Book Review: A Brief History of Ancient Astrology by Roger Beck

Posted by on December 28, 2007 at 5:27 amNo Comments Yet

It is not the purpose of this article to give a full review of Roger Beck’s new book on Hellenistic astrology titled A Brief History of Ancient Astrology. The major shortcomings of the book, as well as most of the issues that I have with it, have already been addressed in detail by Deborah Houlding in her review. Other reviews besides Houlding’s from Beck’s colleagues give him a bit more credit than he deserves. The purpose of this article is to point out one of the major flaws in the book that is due to a mixture of lack of knowledge of other scholarship or developments in the field, and lack of real familiarity or depth of understanding with the technical side of the subject matter, which probably stems from the sense of distaste that Beck exhibits for astrology in general throughout the course of his book.

While we might excuse Beck’s historical mistakes due to the fact that some of the recent work in the field that would have helped Beck to avert his errors were made by astrologers – and perhaps there is some justification in this excuse – I think that there is a deeper issue in the approach to scholarship that academics like Beck take that I want to address. First, we have to take a little detour.

House Division

In 1982 the astrologer, linguist and historian of astrology James Holden published a paper in the American Federation of Astrologers Journal of Research titled ‘Ancient House Division’. In this paper Holden, who reads Greek and Latin, pointed out that the original method of house division in the Hellenistic tradition was actually whole sign houses, or the “sign-house” system as he called it. According to Holden:

This was the origin of the houses of the horoscope. They began with the rising sign and were numbered successively in the order of signs. … Starting from the rising sign, the houses were numbered off in succession. … Note that the reckoning was by whole signs. This means that if the first house was Leo, the entire sign of Leo constituted the first house, the entire sign of Virgo the second house, and so on. This is the primitive form of Equal House division. It is found in the papyri (GH, pp. 16-75) from the earliest to the latest, and it is still in widespread use in India. (Holden, 1982)

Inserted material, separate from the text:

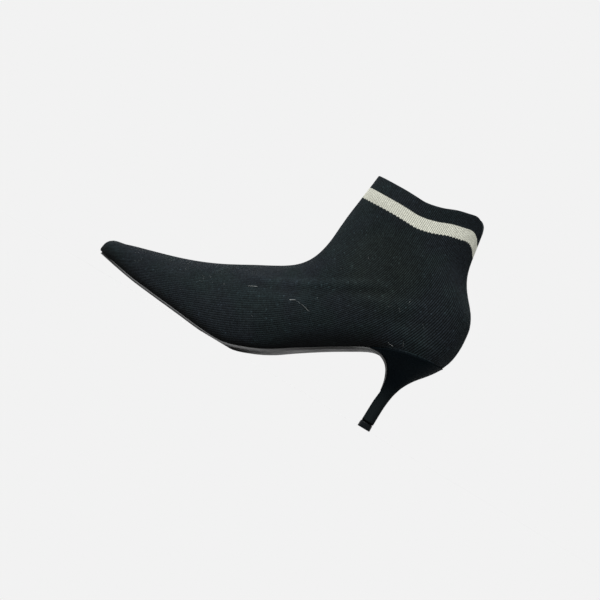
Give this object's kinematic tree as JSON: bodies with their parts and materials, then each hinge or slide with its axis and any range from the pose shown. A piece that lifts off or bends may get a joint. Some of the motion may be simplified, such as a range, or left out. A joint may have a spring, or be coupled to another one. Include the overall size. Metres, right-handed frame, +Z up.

Holden reiterated the same point in his 1996 book A History of Horoscopic Astrology. In the mid 90’s this argument was further confirmed and developed by Robert Schmidt and Robert Hand of Project Hindsight during the course of their translation project of Hellenistic astrological texts. Hand published a monograph which summarized their findings in 2000 titled Whole Sign Houses: The Oldest House System. Hand pointed out that not only were whole sign houses the original and primary method of house division in the Hellenistic tradition, but that early generations of Arab era astrologers in the 8th and 9th centuries were still using whole sign houses as well. (Hand, pg. 17) In the preface to his translation of book 3 of Ptolemy’s Tetrabiblos Schmidt pointed out that there was a distinction in the Hellenistic tradition between whole sign houses which provided significations for certain topics, and the quadrant or ‘dynamic’ divisions which were used to gauge planetary strength. (Ptolemy, pg. viii)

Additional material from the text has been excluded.